Windtalkers (2002) Directed by John Woo
War, what is it good for? Apparently a host of war movies. Hollywood still churns these things out at an alarming rate. Saving Private Ryan, The Hurt Locker, Inglorious Basterds, Black Hawk Down, Valkyrie. It seems strange in this day and age that intelligent film makers still make the kind of war movie that offers no real political context but are pictures about individual heroics in any given situation.
It's possible that John Woo's Windtalkers is trying to convey a message of racial tolerance with it's story of two Navajo Marines using their native language as unbreakable codes to further the US army's battle against the Japanese in the Second World War. Of course the Navajo are treated with suspicion and racist insults by the good old US Marines they fight alongside. Clint Eastwood covered the political implication of this implicit racism with more subtlety in the disappointing Flags Of Our Fathers.

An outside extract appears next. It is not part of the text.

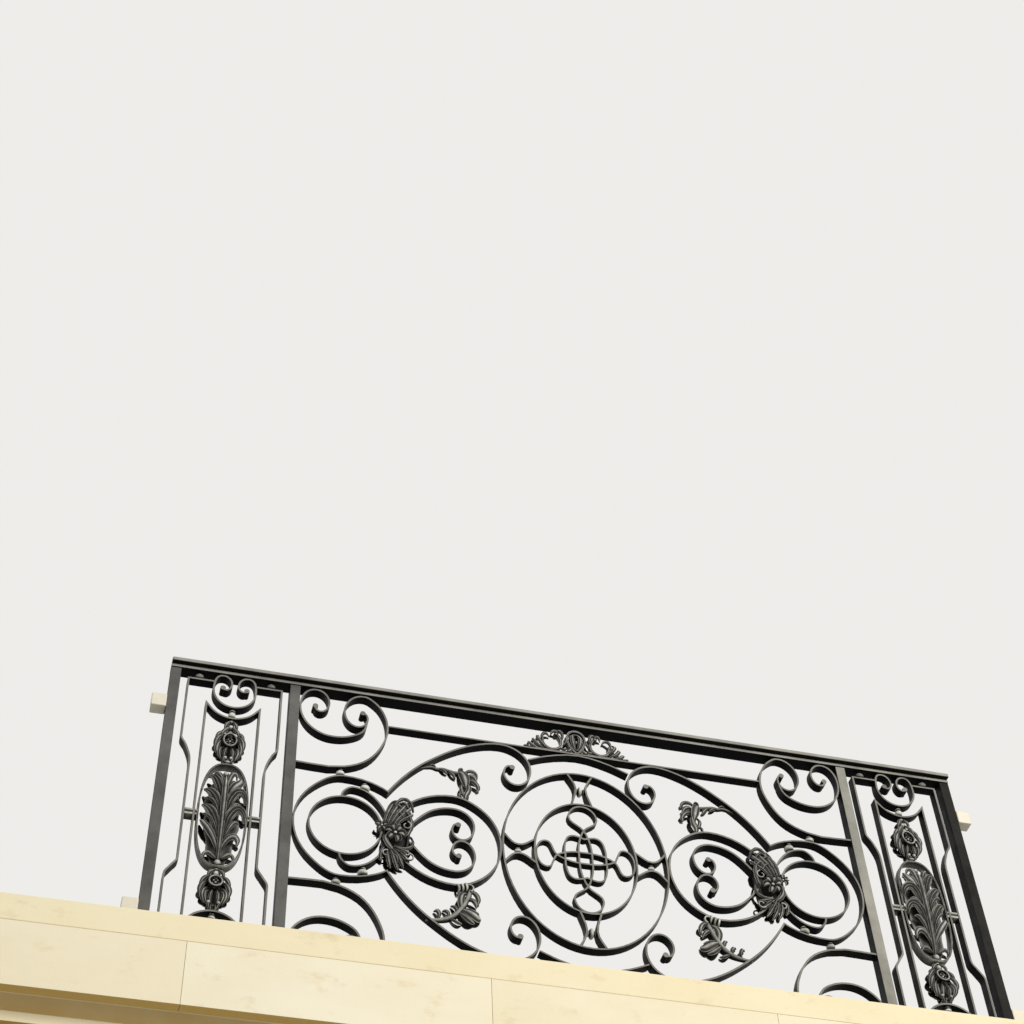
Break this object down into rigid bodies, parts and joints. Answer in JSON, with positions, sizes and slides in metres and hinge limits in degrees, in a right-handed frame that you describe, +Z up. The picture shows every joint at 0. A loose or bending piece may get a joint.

Macho spirit is still alive and well in Windtalkers, and it seems just showing that you can become a killing machine, weather Navajo or not is enough to get those pesky racists on your side. So much for a thoughtful discussion on racism in the armed forces. Windtalkers really is quite awful. This film pretty much ended Woo's patchy association with Hollywood and you can tell that the film has been compromised. Woo's usual high standard of action sequences are missing here, replaced by a journeyman approach to visual combat.
The only redeeming feature here is another great Nicholas Cage performance as a character who's on the edge and probably insane. He plays these so well, Cage is always watchable in this form. Unfortunately the rest of the picture lets him down in the most pathetic, cliched manner. Like the machine gun fire that's often relentless in Windtalkers, avoid this picture for the sake of your own well being.